* **Objective**
The exercise asks for every line of the data to be reproduced exactly.

* **Stored data**
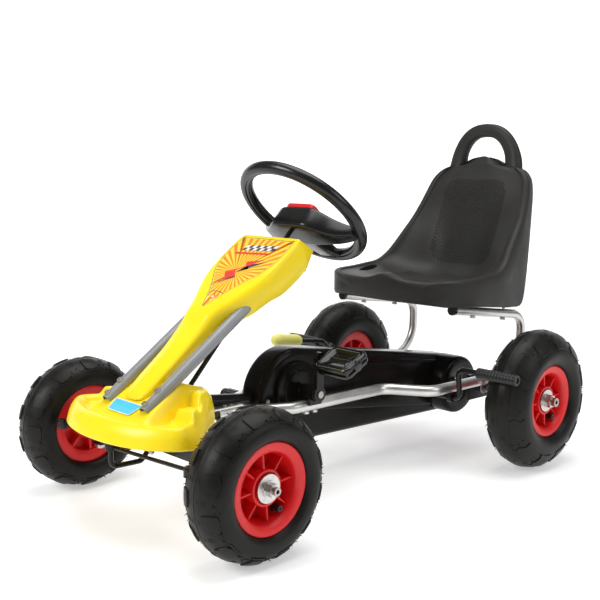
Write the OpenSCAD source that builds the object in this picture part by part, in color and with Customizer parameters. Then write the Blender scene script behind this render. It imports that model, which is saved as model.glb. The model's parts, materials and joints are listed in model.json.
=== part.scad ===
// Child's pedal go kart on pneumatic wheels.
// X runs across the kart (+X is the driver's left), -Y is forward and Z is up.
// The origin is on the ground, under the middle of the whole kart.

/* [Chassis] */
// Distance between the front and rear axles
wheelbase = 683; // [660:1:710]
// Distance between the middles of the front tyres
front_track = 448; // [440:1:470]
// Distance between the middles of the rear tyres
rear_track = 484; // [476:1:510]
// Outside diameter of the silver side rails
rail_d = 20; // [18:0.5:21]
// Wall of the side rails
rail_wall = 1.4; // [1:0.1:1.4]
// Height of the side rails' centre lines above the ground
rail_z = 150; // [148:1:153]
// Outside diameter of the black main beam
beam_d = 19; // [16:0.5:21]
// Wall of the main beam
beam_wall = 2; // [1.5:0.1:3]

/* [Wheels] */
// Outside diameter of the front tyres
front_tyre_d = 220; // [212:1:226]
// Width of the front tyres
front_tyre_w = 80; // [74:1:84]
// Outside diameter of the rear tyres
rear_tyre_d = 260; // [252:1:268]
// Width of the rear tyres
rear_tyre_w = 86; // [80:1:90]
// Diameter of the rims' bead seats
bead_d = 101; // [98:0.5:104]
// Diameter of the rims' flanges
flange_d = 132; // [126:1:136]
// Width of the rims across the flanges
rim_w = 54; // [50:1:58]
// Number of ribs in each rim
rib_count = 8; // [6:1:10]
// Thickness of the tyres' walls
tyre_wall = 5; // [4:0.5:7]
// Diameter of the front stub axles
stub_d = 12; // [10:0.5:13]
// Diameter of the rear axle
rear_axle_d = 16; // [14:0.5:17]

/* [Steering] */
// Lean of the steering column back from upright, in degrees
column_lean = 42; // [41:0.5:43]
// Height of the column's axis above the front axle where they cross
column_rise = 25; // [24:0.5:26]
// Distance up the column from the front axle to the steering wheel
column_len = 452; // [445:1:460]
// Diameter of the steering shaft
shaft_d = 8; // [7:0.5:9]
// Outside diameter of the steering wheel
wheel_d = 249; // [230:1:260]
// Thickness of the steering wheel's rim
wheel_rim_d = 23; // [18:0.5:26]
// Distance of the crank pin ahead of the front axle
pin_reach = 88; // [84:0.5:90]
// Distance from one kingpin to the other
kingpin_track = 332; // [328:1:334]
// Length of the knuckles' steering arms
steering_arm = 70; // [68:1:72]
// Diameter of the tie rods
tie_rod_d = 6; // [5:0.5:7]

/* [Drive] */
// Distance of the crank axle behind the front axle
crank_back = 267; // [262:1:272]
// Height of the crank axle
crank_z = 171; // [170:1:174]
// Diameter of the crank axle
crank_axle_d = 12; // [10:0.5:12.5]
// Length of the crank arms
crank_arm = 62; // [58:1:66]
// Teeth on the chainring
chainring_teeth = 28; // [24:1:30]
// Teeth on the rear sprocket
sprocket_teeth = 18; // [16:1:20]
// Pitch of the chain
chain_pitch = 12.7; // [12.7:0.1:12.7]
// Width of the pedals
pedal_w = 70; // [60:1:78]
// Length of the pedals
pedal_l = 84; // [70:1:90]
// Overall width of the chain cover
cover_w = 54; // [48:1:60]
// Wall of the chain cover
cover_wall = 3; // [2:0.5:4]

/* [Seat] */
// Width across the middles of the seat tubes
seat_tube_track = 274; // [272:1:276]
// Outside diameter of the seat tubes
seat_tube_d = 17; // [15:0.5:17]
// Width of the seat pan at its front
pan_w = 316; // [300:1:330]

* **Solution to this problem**
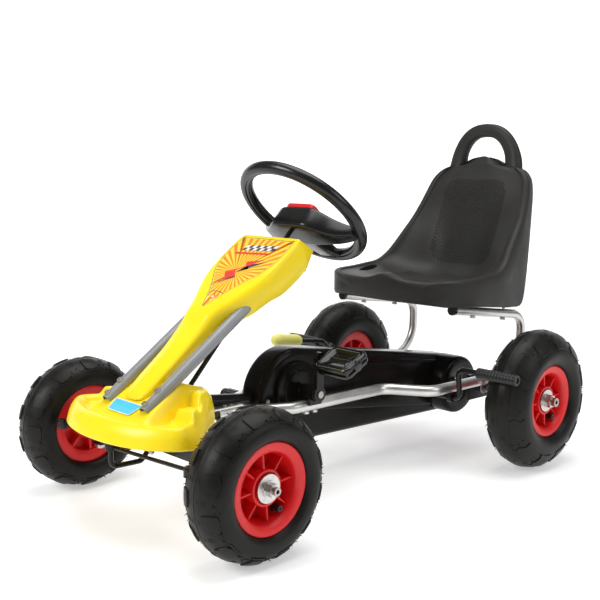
Write the OpenSCAD source that builds the object in this picture part by part, in color and with Customizer parameters. Then write the Blender scene script behind this render. It imports that model, which is saved as model.glb. The model's parts, materials and joints are listed in model.json.
=== part.scad ===
// Child's pedal go kart on pneumatic wheels.
// X runs across the kart (+X is the driver's left), -Y is forward and Z is up.
// The origin is on the ground, under the middle of the whole kart.

/* [Chassis] */
// Distance between the front and rear axles
wheelbase = 683; // [660:1:710]
// Distance between the middles of the front tyres
front_track = 448; // [440:1:470]
// Distance between the middles of the rear tyres
rear_track = 484; // [476:1:510]
// Outside diameter of the silver side rails
rail_d = 20; // [18:0.5:21]
// Wall of the side rails
rail_wall = 1.4; // [1:0.1:1.4]
// Height of the side rails' centre lines above the ground
rail_z = 150; // [148:1:153]
// Outside diameter of the black main beam
beam_d = 19; // [16:0.5:21]
// Wall of the main beam
beam_wall = 2; // [1.5:0.1:3]

/* [Wheels] */
// Outside diameter of the front tyres
front_tyre_d = 220; // [212:1:226]
// Width of the front tyres
front_tyre_w = 80; // [74:1:84]
// Outside diameter of the rear tyres
rear_tyre_d = 260; // [252:1:268]
// Width of the rear tyres
rear_tyre_w = 86; // [80:1:90]
// Diameter of the rims' bead seats
bead_d = 101; // [98:0.5:104]
// Diameter of the rims' flanges
flange_d = 132; // [126:1:136]
// Width of the rims across the flanges
rim_w = 54; // [50:1:58]
// Number of ribs in each rim
rib_count = 8; // [6:1:10]
// Thickness of the tyres' walls
tyre_wall = 5; // [4:0.5:7]
// Diameter of the front stub axles
stub_d = 12; // [10:0.5:13]
// Diameter of the rear axle
rear_axle_d = 16; // [14:0.5:17]

/* [Steering] */
// Lean of the steering column back from upright, in degrees
column_lean = 42; // [41:0.5:43]
// Height of the column's axis above the front axle where they cross
column_rise = 25; // [24:0.5:26]
// Distance up the column from the front axle to the steering wheel
column_len = 452; // [445:1:460]
// Diameter of the steering shaft
shaft_d = 8; // [7:0.5:9]
// Outside diameter of the steering wheel
wheel_d = 249; // [230:1:260]
// Thickness of the steering wheel's rim
wheel_rim_d = 23; // [18:0.5:26]
// Distance of the crank pin ahead of the front axle
pin_reach = 88; // [84:0.5:90]
// Distance from one kingpin to the other
kingpin_track = 332; // [328:1:334]
// Length of the knuckles' steering arms
steering_arm = 70; // [68:1:72]
// Diameter of the tie rods
tie_rod_d = 6; // [5:0.5:7]

/* [Drive] */
// Distance of the crank axle behind the front axle
crank_back = 267; // [262:1:272]
// Height of the crank axle
crank_z = 171; // [170:1:174]
// Diameter of the crank axle
crank_axle_d = 12; // [10:0.5:12.5]
// Length of the crank arms
crank_arm = 62; // [58:1:66]
// Teeth on the chainring
chainring_teeth = 28; // [24:1:30]
// Teeth on the rear sprocket
sprocket_teeth = 18; // [16:1:20]
// Pitch of the chain
chain_pitch = 12.7; // [12.7:0.1:12.7]
// Width of the pedals
pedal_w = 70; // [60:1:78]
// Length of the pedals
pedal_l = 84; // [70:1:90]
// Overall width of the chain cover
cover_w = 54; // [48:1:60]
// Wall of the chain cover
cover_wall = 3; // [2:0.5:4]

/* [Seat] */
// Width across the middles of the seat tubes
seat_tube_track = 274; // [272:1:276]
// Outside diameter of the seat tubes
seat_tube_d = 17; // [15:0.5:17]
// Width of the seat pan at its front
pan_w = 316; // [300:1:330]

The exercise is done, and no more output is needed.